The pair of similes about Mount Sineru and the golden mallet has the purpose of showing the extreme difficulty of teaching the Brahmajala Sutta, for that lies beyond the capacity of anybody other than (a perfectly enlightened Buddha).
Query: What was the purpose in including the introductory narrative in the compilation of the Dhamma and Vinaya? Shouldn't the collection only have included the actual words spoken by the Buddha?
Reply: The introductory narrative serves to promote the durability, non-obscuration, and credibility of the discourse.
For a discourse provided with an indication of the time, place, teacher, background story, and assembly endures long, remains free from obscuration, and is credible,
like a business contract provided with notations of the place, date, merchandise, and conditions. Therefore, at the First Great Council, the Venerable Mahākassapa asked about the place where the Brahmajāla Sutta was spoken, etc., and the Venerable Ananda, the treasurer of the Dhamma, recited the introduction in reply.
Furthermore, the introduction reveals the excellence of the Master.Paribbājakakathāvaṇṇanā
By showing that the Exalted One has no need for prior preparation, inference or reasoning based on scripture, it points to his attainment of perfect Buddhahood.
For, as a perfectly enlightened Buddha, he requires no previous preparation, (no inferential judgments of probability and no reliance on reasoning from outside scriptures); for him there is only one authoritative source of knowledge—the movement of his unimpeded knowledge (of omniscience) in all knowable dhammas.
Again, by showing that the Master has no “closed fist” of a teacher,1 no stinginess in sharing the Dhamma, and no favoritism towards disciples, it points to his freedom from cankers (āsavas).
For through the destruction of cankers he has eliminated all “closed-fistedness” and rendered his activity of benefitting others fully pure.
Thus the Master’s perfect Buddhahood and complete inner purity, respectively, indicate his accomplishment in knowledge and in the abandonment (of defilements), and point to his freedom from ignorance and craving, those corruptions which corrode a teacher’s attainments in wisdom and virtue. They further prove that he is endowed with the first two of the Tathagala's grounds of self- confidence.2 The Master’s lack of any confusion in regard to states obstructive to spiritual progress and in regard to the liberating potency of his doctrine prove that he is endowed with the third and fourth grounds of self-confidence.3 Thus the introduction, by describing the Exalted One as “he who knows and sees.” and by exhibiting his ingenuity in creating an opportunity to deliver a discourse appropriate to the inclinations of the assembly present, reveals his endowment with the four grounds of self-confidence and his conduct for the welfare of himself and others.
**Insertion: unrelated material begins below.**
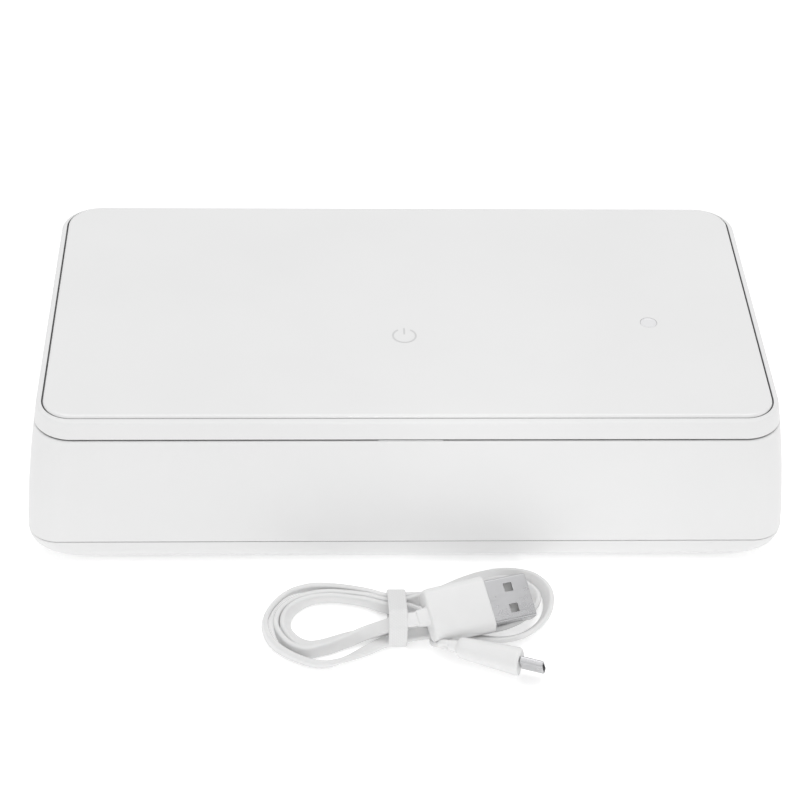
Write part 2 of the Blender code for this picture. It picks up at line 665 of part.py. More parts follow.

Therefore it is said: ‘The introduction reveals the excellence of the Master.”
Furthermore, the introduction also reveals the excellence of the Dispensation (sāsana).4
For the Exalted One, whose every deed is accompanied by knowledge and compassion, does not engage in any useless activity, nor in any activity directed to his own welfare alone. Every deed of the perfectly enlightened Buddha is directed to the welfare of others. Since this is so, all the actions of the Buddha, bodily, verbal, and mental, described (in the text) as they actually occurred, constitute his Dispensation, in the sense that they instruct (anusāsanaṭṭhena) other beings in their own good—in the good pertaining to the present life, to the life to come, and to ultimate deliverance. It is not mere poetry.
For along with the indication of the time, place, teacher, story, and assembly, the introduction here and there shows, as far as possible, the conduct of the Master.
Or else, the introduction reveals the authoritativeness of the Dispensation by revealing the authoritativeness of the Master. The Master's aulhoritativeness is indicated by the title "the Exalted One” (bhagavā), signifying his supremacy among all beings by reason of his distinguished qualities, and by the epithet “he who knows and sees,” signifying his attainment of the knowledge of the propensities and latent tendencies of others, etc. The above is a mere outline of the purposes served by the introductory narrative.
For who can exhaustively explain all the purposes of the introduction spoken by the treasurer of the Dhamma (Venerable Ānanda), who was enlightened after the Buddha himself?